+++ DATA SHOWN +++

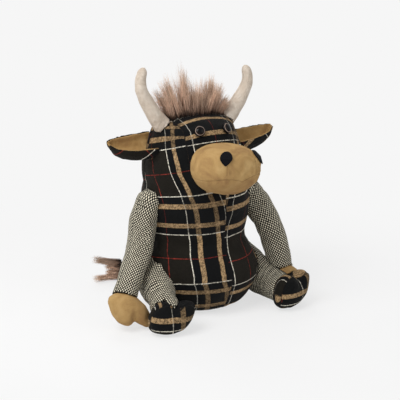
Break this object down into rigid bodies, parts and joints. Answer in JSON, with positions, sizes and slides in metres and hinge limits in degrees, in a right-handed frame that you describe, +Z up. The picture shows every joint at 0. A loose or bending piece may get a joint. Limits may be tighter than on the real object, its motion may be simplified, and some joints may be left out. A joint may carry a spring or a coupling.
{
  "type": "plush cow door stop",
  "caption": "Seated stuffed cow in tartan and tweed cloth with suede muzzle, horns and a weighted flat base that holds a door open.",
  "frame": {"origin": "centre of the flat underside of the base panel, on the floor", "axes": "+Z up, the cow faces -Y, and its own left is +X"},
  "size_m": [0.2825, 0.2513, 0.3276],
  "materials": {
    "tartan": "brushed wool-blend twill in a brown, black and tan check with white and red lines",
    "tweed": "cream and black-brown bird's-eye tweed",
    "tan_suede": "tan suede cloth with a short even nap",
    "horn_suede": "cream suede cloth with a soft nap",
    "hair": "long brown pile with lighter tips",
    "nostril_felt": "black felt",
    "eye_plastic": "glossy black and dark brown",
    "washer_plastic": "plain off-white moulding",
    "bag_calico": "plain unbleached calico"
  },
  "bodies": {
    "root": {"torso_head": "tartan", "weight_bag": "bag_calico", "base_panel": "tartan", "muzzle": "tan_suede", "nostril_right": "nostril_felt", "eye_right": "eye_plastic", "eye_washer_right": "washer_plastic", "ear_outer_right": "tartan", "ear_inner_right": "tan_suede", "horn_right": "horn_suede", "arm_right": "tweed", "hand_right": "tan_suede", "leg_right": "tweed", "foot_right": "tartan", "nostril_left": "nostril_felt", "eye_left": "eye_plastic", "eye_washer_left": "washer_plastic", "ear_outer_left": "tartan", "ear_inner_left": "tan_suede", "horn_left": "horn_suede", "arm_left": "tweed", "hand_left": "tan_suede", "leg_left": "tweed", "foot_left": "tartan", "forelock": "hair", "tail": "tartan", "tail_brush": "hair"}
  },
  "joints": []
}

+++

→ DESCRIPTION OF THE TASK
Copy down the material exactly as written.

→ OUTPUT
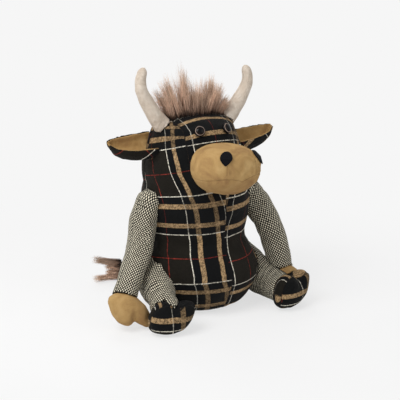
Break this object down into rigid bodies, parts and joints. Answer in JSON, with positions, sizes and slides in metres and hinge limits in degrees, in a right-handed frame that you describe, +Z up. The picture shows every joint at 0. A loose or bending piece may get a joint. Limits may be tighter than on the real object, its motion may be simplified, and some joints may be left out. A joint may carry a spring or a coupling.
{
  "type": "plush cow door stop",
  "caption": "Seated stuffed cow in tartan and tweed cloth with suede muzzle, horns and a weighted flat base that holds a door open.",
  "frame": {"origin": "centre of the flat underside of the base panel, on the floor", "axes": "+Z up, the cow faces -Y, and its own left is +X"},
  "size_m": [0.2825, 0.2513, 0.3276],
  "materials": {
    "tartan": "brushed wool-blend twill in a brown, black and tan check with white and red lines",
    "tweed": "cream and black-brown bird's-eye tweed",
    "tan_suede": "tan suede cloth with a short even nap",
    "horn_suede": "cream suede cloth with a soft nap",
    "hair": "long brown pile with lighter tips",
    "nostril_felt": "black felt",
    "eye_plastic": "glossy black and dark brown",
    "washer_plastic": "plain off-white moulding",
    "bag_calico": "plain unbleached calico"
  },
  "bodies": {
    "root": {"torso_head": "tartan", "weight_bag": "bag_calico", "base_panel": "tartan", "muzzle": "tan_suede", "nostril_right": "nostril_felt", "eye_right": "eye_plastic", "eye_washer_right": "washer_plastic", "ear_outer_right": "tartan", "ear_inner_right": "tan_suede", "horn_right": "horn_suede", "arm_right": "tweed", "hand_right": "tan_suede", "leg_right": "tweed", "foot_right": "tartan", "nostril_left": "nostril_felt", "eye_left": "eye_plastic", "eye_washer_left": "washer_plastic", "ear_outer_left": "tartan", "ear_inner_left": "tan_suede", "horn_left": "horn_suede", "arm_left": "tweed", "hand_left": "tan_suede", "leg_left": "tweed", "foot_left": "tartan", "forelock": "hair", "tail": "tartan", "tail_brush": "hair"}
  },
  "joints": []
}